■ Given exercise
Output all lines exactly.

==== Dataset excerpt

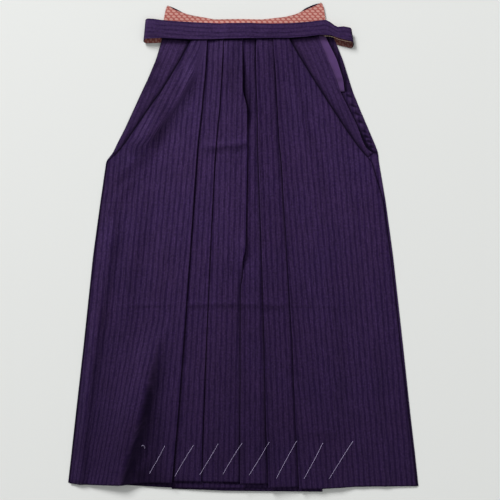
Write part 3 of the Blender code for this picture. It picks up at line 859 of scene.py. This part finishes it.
# fold is the side of the folded edge, and grain how far the stripes lean per metre down
backPanel = {"rowStep": 0.0026}
pleat = {"columns": 36, "ripple": 0.0005, "creases": storageCreases}
sidePanel = {"columns": 72, "ripple": 0.0009}
sidePleat = {"columns": 22, "ripple": 0.0006, "material": "leaf"}
panels = [
    {**backPanel, "name": "backRightCloth", "node": "back_right", "cut": (0.421, 0.937, 0.322),
     "rests": [], "columns": 84, "grain": 0.060,
     "gathers": [(349, 96), (353.5, 106), (357, 114), (360.5, 122), (364, 131.5), (366.6, 137), (369.6, 142),
                 (372, 147), (374.6, 152.5)],
     "covers": [cover("front_side_right", "hem"),
                cover("front_side_right", "right", strength=0.7, reach=0.0010),
                cover("side_pleat_right", "right", reach=0.0030),
                cover("side_facing_right", "right", reach=0.0110)]},
    {**backPanel, "name": "backMiddleCloth", "node": "back_middle", "cut": (0.308, 0.946, 0.240),
     "rests": ["backRightCloth"], "columns": 24, "grain": 0.0, "fold": 1,
     "covers": [cover(node, "hem") for node in ("front_pleat_1", "front_pleat_2", "front_pleat_3",
                                                "front_pleat_4", "front_side_right")]},
    {**backPanel, "name": "backLeftCloth", "node": "back_left", "cut": (0.412, 0.938, 0.325),
     "rests": ["backMiddleCloth"], "columns": 34, "grain": -0.060, "fold": 1,
     "covers": [cover("front_side_left", "left"), cover("front_side_left", "hem"),
                cover("front_pleat_1", "hem"), cover("front_pleat_2", "hem")]},
    {"name": "middleUnderlay", "node": "front_middle_under", "cut": (0.081, 0.930, 0.057),
     "rests": ["backMiddleCloth"], "columns": 8, "grain": 0.0, "rowStep": 0.012},
    {**sidePleat, "name": "sidePleatLeft", "node": "side_pleat_left", "cut": (0.060, 0.300, 0.0122),
     "rests": ["backLeftCloth"], "grain": -0.42, "seed": 11, "rim": "left", "rimBelow": 0.7,
     "covers": [cover("front_side_left", "left", reach=0.0052)]},
    {**sidePleat, "name": "sidePleatRight", "node": "side_pleat_right", "cut": (0.062, 0.305, 0.0133),
     "rests": ["backRightCloth"], "grain": 0.42, "seed": 12,
     "covers": [cover("front_side_right", "right", reach=0.0052)]},
    {**pleat, "name": "frontPleat2", "node": "front_pleat_2", "cut": (0.142, 0.930, 0.116),
     "rests": ["middleUnderlay"], "columns": 40, "grain": -0.024, "fold": 1, "creases": middleCreases,
     "seed": 2, "puff": 0.0022, "order": 1, "hemRise": 0.0045,
     "covers": [cover("front_pleat_1", "right", strength=0.6, reach=0.0014, starts=82),
                cover("front_pleat_3", "left", order=-1, reach=0.0034)]},
    {**pleat, "name": "frontPleat3", "node": "front_pleat_3", "cut": (0.109, 0.933, 0.092),
     "rests": ["frontPleat2"], "grain": 0.0, "fold": -1, "seed": 3, "puff": 0.0022, "order": -1,
     "hemRise": 0.0055,
     "covers": [cover("front_pleat_2", "right", order=1, strength=0.9, reach=0.0013,
                      deeper=({"y": 0.305, "run": 0.045, "reach": 0.0095},)),
                cover("front_pleat_4", "left", reach=0.0036)]},
    {**pleat, "name": "frontPleat1", "node": "front_pleat_1", "cut": (0.120, 0.932, 0.090),
     "rests": ["frontPleat2"], "grain": -0.058, "fold": 1, "seed": 4, "puff": 0.0011, "hemRise": 0.0040,
     "covers": [cover("front_side_left", "right", strength=0.85, reach=0.0014)]},
    {**pleat, "name": "frontPleat4", "node": "front_pleat_4", "cut": (0.125, 0.940, 0.099),
     "rests": ["frontPleat3"], "grain": 0.040, "fold": -1, "seed": 5, "puff": 0.0020, "hemRise": 0.0030,
     "covers": [cover("front_side_right", "left", reach=0.0026, starts=56)]},
    {**sidePanel, "name": "frontSideLeft", "node": "front_side_left", "cut": (0.282, 0.935, 0.177),
     "rests": ["frontPleat1", "sidePleatLeft"], "grain": -0.090, "fold": 1, "seed": 6, "puff": 0.0015,
     "creases": leftCreases, "rim": "left", "rimBelow": 1.0, "hemRise": 0.0015,
     "lean": {"line": [(164, 318), (153, 350), (139, 413), (130, 442), (116, 492)], "amount": 0.11,
              "left": 0.13, "right": 0.024},
     "bias": {"line": [(204, 44), (196, 76), (182, 98), (168, 117), (153, 137), (138, 152)], "angle": 0.46,
              "blend": 0.014, "footRun": 0.030}},
    {**sidePanel, "name": "frontSideRight", "node": "front_side_right", "cut": (0.293, 0.940, 0.190),
     "rests": ["frontPleat4", "sidePleatRight"], "grain": 0.082, "fold": -1, "seed": 7, "puff": 0.0020,
     "creases": rightCreases, "rim": "right", "rimBelow": 0.9, "sewn": ["bastingThreads"]},
    {"name": "sideFacingRight", "node": "side_facing_right", "cut": (0.042, 0.150, 0.0055),
     "rests": ["backRightCloth"], "columns": 14, "grain": 0.42, "ripple": 0.0005,
     "covers": [cover("side_pleat_right", "right", strength=0.35)],
     "material": "facing", "slot": "lilac_facing"},
]
for spec in panels:
    grids[spec["node"]] = panelGrid(spec)
for spec in panels:
    finishPiece(makePanel(spec), spec)
print("panels ready")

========

■ Task output
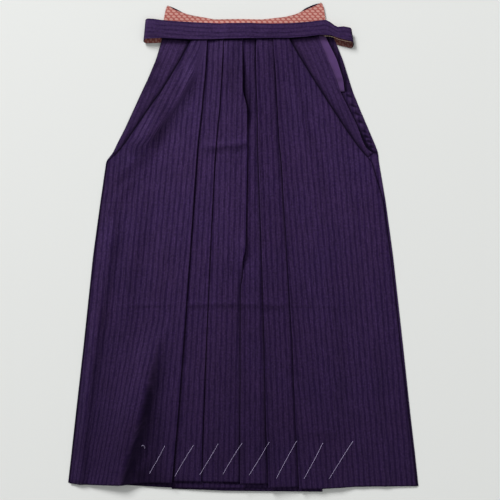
Write part 3 of the Blender code for this picture. It picks up at line 859 of scene.py. This part finishes it.
# fold is the side of the folded edge, and grain how far the stripes lean per metre down
backPanel = {"rowStep": 0.0026}
pleat = {"columns": 36, "ripple": 0.0005, "creases": storageCreases}
sidePanel = {"columns": 72, "ripple": 0.0009}
sidePleat = {"columns": 22, "ripple": 0.0006, "material": "leaf"}
panels = [
    {**backPanel, "name": "backRightCloth", "node": "back_right", "cut": (0.421, 0.937, 0.322),
     "rests": [], "columns": 84, "grain": 0.060,
     "gathers": [(349, 96), (353.5, 106), (357, 114), (360.5, 122), (364, 131.5), (366.6, 137), (369.6, 142),
                 (372, 147), (374.6, 152.5)],
     "covers": [cover("front_side_right", "hem"),
                cover("front_side_right", "right", strength=0.7, reach=0.0010),
                cover("side_pleat_right", "right", reach=0.0030),
                cover("side_facing_right", "right", reach=0.0110)]},
    {**backPanel, "name": "backMiddleCloth", "node": "back_middle", "cut": (0.308, 0.946, 0.240),
     "rests": ["backRightCloth"], "columns": 24, "grain": 0.0, "fold": 1,
     "covers": [cover(node, "hem") for node in ("front_pleat_1", "front_pleat_2", "front_pleat_3",
                                                "front_pleat_4", "front_side_right")]},
    {**backPanel, "name": "backLeftCloth", "node": "back_left", "cut": (0.412, 0.938, 0.325),
     "rests": ["backMiddleCloth"], "columns": 34, "grain": -0.060, "fold": 1,
     "covers": [cover("front_side_left", "left"), cover("front_side_left", "hem"),
                cover("front_pleat_1", "hem"), cover("front_pleat_2", "hem")]},
    {"name": "middleUnderlay", "node": "front_middle_under", "cut": (0.081, 0.930, 0.057),
     "rests": ["backMiddleCloth"], "columns": 8, "grain": 0.0, "rowStep": 0.012},
    {**sidePleat, "name": "sidePleatLeft", "node": "side_pleat_left", "cut": (0.060, 0.300, 0.0122),
     "rests": ["backLeftCloth"], "grain": -0.42, "seed": 11, "rim": "left", "rimBelow": 0.7,
     "covers": [cover("front_side_left", "left", reach=0.0052)]},
    {**sidePleat, "name": "sidePleatRight", "node": "side_pleat_right", "cut": (0.062, 0.305, 0.0133),
     "rests": ["backRightCloth"], "grain": 0.42, "seed": 12,
     "covers": [cover("front_side_right", "right", reach=0.0052)]},
    {**pleat, "name": "frontPleat2", "node": "front_pleat_2", "cut": (0.142, 0.930, 0.116),
     "rests": ["middleUnderlay"], "columns": 40, "grain": -0.024, "fold": 1, "creases": middleCreases,
     "seed": 2, "puff": 0.0022, "order": 1, "hemRise": 0.0045,
     "covers": [cover("front_pleat_1", "right", strength=0.6, reach=0.0014, starts=82),
                cover("front_pleat_3", "left", order=-1, reach=0.0034)]},
    {**pleat, "name": "frontPleat3", "node": "front_pleat_3", "cut": (0.109, 0.933, 0.092),
     "rests": ["frontPleat2"], "grain": 0.0, "fold": -1, "seed": 3, "puff": 0.0022, "order": -1,
     "hemRise": 0.0055,
     "covers": [cover("front_pleat_2", "right", order=1, strength=0.9, reach=0.0013,
                      deeper=({"y": 0.305, "run": 0.045, "reach": 0.0095},)),
                cover("front_pleat_4", "left", reach=0.0036)]},
    {**pleat, "name": "frontPleat1", "node": "front_pleat_1", "cut": (0.120, 0.932, 0.090),
     "rests": ["frontPleat2"], "grain": -0.058, "fold": 1, "seed": 4, "puff": 0.0011, "hemRise": 0.0040,
     "covers": [cover("front_side_left", "right", strength=0.85, reach=0.0014)]},
    {**pleat, "name": "frontPleat4", "node": "front_pleat_4", "cut": (0.125, 0.940, 0.099),
     "rests": ["frontPleat3"], "grain": 0.040, "fold": -1, "seed": 5, "puff": 0.0020, "hemRise": 0.0030,
     "covers": [cover("front_side_right", "left", reach=0.0026, starts=56)]},
    {**sidePanel, "name": "frontSideLeft", "node": "front_side_left", "cut": (0.282, 0.935, 0.177),
     "rests": ["frontPleat1", "sidePleatLeft"], "grain": -0.090, "fold": 1, "seed": 6, "puff": 0.0015,
     "creases": leftCreases, "rim": "left", "rimBelow": 1.0, "hemRise": 0.0015,
     "lean": {"line": [(164, 318), (153, 350), (139, 413), (130, 442), (116, 492)], "amount": 0.11,
              "left": 0.13, "right": 0.024},
     "bias": {"line": [(204, 44), (196, 76), (182, 98), (168, 117), (153, 137), (138, 152)], "angle": 0.46,
              "blend": 0.014, "footRun": 0.030}},
    {**sidePanel, "name": "frontSideRight", "node": "front_side_right", "cut": (0.293, 0.940, 0.190),
     "rests": ["frontPleat4", "sidePleatRight"], "grain": 0.082, "fold": -1, "seed": 7, "puff": 0.0020,
     "creases": rightCreases, "rim": "right", "rimBelow": 0.9, "sewn": ["bastingThreads"]},
    {"name": "sideFacingRight", "node": "side_facing_right", "cut": (0.042, 0.150, 0.0055),
     "rests": ["backRightCloth"], "columns": 14, "grain": 0.42, "ripple": 0.0005,
     "covers": [cover("side_pleat_right", "right", strength=0.35)],
     "material": "facing", "slot": "lilac_facing"},
]
for spec in panels:
    grids[spec["node"]] = panelGrid(spec)
for spec in panels:
    finishPiece(makePanel(spec), spec)
print("panels ready")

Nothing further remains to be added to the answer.